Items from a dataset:
++++++

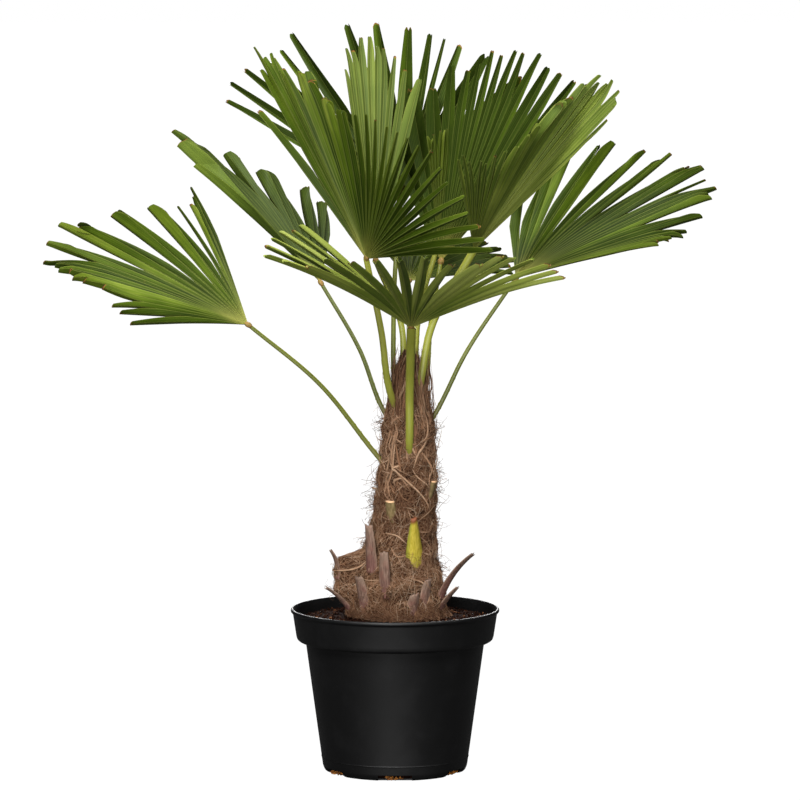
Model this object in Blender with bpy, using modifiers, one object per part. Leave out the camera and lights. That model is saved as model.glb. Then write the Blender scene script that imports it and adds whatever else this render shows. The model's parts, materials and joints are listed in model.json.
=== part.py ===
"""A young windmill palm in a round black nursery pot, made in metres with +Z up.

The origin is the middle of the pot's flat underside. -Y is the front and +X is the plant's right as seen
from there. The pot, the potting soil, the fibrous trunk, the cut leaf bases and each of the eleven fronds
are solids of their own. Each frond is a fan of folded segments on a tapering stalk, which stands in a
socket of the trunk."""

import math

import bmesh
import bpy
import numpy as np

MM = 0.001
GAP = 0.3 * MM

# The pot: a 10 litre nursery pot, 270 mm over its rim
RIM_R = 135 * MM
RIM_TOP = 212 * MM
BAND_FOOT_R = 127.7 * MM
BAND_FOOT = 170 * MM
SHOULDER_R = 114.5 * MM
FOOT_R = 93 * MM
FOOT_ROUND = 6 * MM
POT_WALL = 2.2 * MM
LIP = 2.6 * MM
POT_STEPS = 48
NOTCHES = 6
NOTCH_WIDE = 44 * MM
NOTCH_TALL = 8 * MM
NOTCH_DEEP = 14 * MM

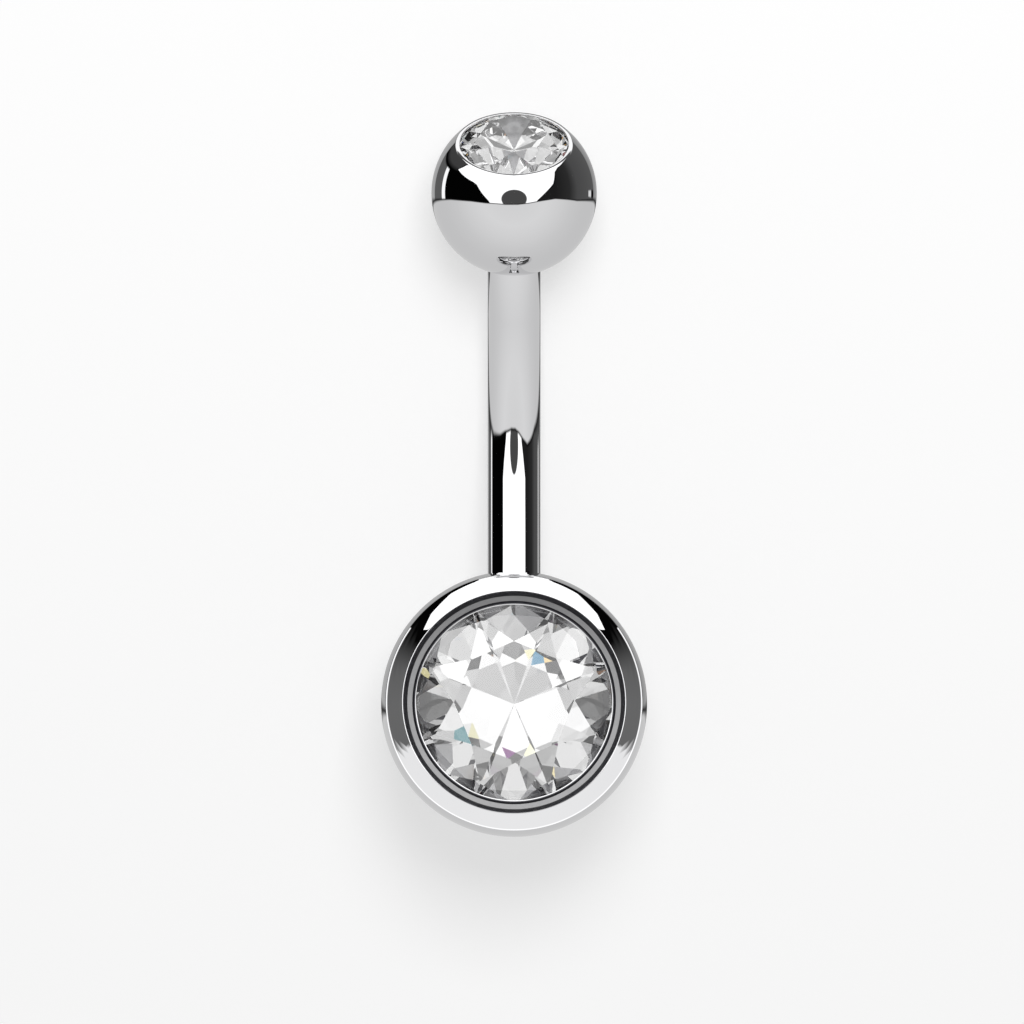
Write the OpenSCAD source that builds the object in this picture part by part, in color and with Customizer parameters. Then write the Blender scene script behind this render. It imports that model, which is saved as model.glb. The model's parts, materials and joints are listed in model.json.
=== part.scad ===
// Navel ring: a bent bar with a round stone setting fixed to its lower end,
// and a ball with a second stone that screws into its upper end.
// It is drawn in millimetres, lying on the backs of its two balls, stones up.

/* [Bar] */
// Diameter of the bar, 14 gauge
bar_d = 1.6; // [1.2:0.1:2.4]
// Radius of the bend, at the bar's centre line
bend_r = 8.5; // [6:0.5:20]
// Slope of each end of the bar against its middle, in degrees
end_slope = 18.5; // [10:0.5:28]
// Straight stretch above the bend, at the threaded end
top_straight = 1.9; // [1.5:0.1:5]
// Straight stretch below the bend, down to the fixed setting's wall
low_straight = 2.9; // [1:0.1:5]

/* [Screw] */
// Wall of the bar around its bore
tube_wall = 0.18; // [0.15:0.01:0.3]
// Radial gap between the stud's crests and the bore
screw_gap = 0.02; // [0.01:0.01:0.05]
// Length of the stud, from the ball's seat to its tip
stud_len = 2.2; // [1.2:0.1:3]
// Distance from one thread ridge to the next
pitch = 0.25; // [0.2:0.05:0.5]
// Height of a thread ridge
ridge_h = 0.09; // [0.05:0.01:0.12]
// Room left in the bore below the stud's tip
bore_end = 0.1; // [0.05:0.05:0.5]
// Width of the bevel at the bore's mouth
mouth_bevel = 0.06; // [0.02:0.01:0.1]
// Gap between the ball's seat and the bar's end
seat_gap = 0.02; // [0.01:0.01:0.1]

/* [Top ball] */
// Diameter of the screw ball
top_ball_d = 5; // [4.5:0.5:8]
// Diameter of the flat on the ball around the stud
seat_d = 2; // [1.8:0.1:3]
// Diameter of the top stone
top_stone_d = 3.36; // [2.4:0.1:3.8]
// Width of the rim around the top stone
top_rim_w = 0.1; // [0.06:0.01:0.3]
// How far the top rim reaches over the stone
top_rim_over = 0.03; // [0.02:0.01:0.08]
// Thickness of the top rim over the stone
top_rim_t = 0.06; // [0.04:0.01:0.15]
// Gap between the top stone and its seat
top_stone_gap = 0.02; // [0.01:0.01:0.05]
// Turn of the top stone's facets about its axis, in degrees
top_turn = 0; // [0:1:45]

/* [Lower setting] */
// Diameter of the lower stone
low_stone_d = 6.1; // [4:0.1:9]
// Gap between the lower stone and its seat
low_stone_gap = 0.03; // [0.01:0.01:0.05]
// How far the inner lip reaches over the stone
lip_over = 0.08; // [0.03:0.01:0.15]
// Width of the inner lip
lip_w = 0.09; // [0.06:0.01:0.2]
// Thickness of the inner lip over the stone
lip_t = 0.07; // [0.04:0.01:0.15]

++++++

**WRITTEN INSTRUCTION**
Exactly the lines above from the one with "Write the OpenSCAD" to the one with "top_turn = 0; // [0:1:45]", both included, are to be quoted; leave the rest out.

**SOLUTION TO THIS EXERCISE**
Write the OpenSCAD source that builds the object in this picture part by part, in color and with Customizer parameters. Then write the Blender scene script behind this render. It imports that model, which is saved as model.glb. The model's parts, materials and joints are listed in model.json.
=== part.scad ===
// Navel ring: a bent bar with a round stone setting fixed to its lower end,
// and a ball with a second stone that screws into its upper end.
// It is drawn in millimetres, lying on the backs of its two balls, stones up.

/* [Bar] */
// Diameter of the bar, 14 gauge
bar_d = 1.6; // [1.2:0.1:2.4]
// Radius of the bend, at the bar's centre line
bend_r = 8.5; // [6:0.5:20]
// Slope of each end of the bar against its middle, in degrees
end_slope = 18.5; // [10:0.5:28]
// Straight stretch above the bend, at the threaded end
top_straight = 1.9; // [1.5:0.1:5]
// Straight stretch below the bend, down to the fixed setting's wall
low_straight = 2.9; // [1:0.1:5]

/* [Screw] */
// Wall of the bar around its bore
tube_wall = 0.18; // [0.15:0.01:0.3]
// Radial gap between the stud's crests and the bore
screw_gap = 0.02; // [0.01:0.01:0.05]
// Length of the stud, from the ball's seat to its tip
stud_len = 2.2; // [1.2:0.1:3]
// Distance from one thread ridge to the next
pitch = 0.25; // [0.2:0.05:0.5]
// Height of a thread ridge
ridge_h = 0.09; // [0.05:0.01:0.12]
// Room left in the bore below the stud's tip
bore_end = 0.1; // [0.05:0.05:0.5]
// Width of the bevel at the bore's mouth
mouth_bevel = 0.06; // [0.02:0.01:0.1]
// Gap between the ball's seat and the bar's end
seat_gap = 0.02; // [0.01:0.01:0.1]

/* [Top ball] */
// Diameter of the screw ball
top_ball_d = 5; // [4.5:0.5:8]
// Diameter of the flat on the ball around the stud
seat_d = 2; // [1.8:0.1:3]
// Diameter of the top stone
top_stone_d = 3.36; // [2.4:0.1:3.8]
// Width of the rim around the top stone
top_rim_w = 0.1; // [0.06:0.01:0.3]
// How far the top rim reaches over the stone
top_rim_over = 0.03; // [0.02:0.01:0.08]
// Thickness of the top rim over the stone
top_rim_t = 0.06; // [0.04:0.01:0.15]
// Gap between the top stone and its seat
top_stone_gap = 0.02; // [0.01:0.01:0.05]
// Turn of the top stone's facets about its axis, in degrees
top_turn = 0; // [0:1:45]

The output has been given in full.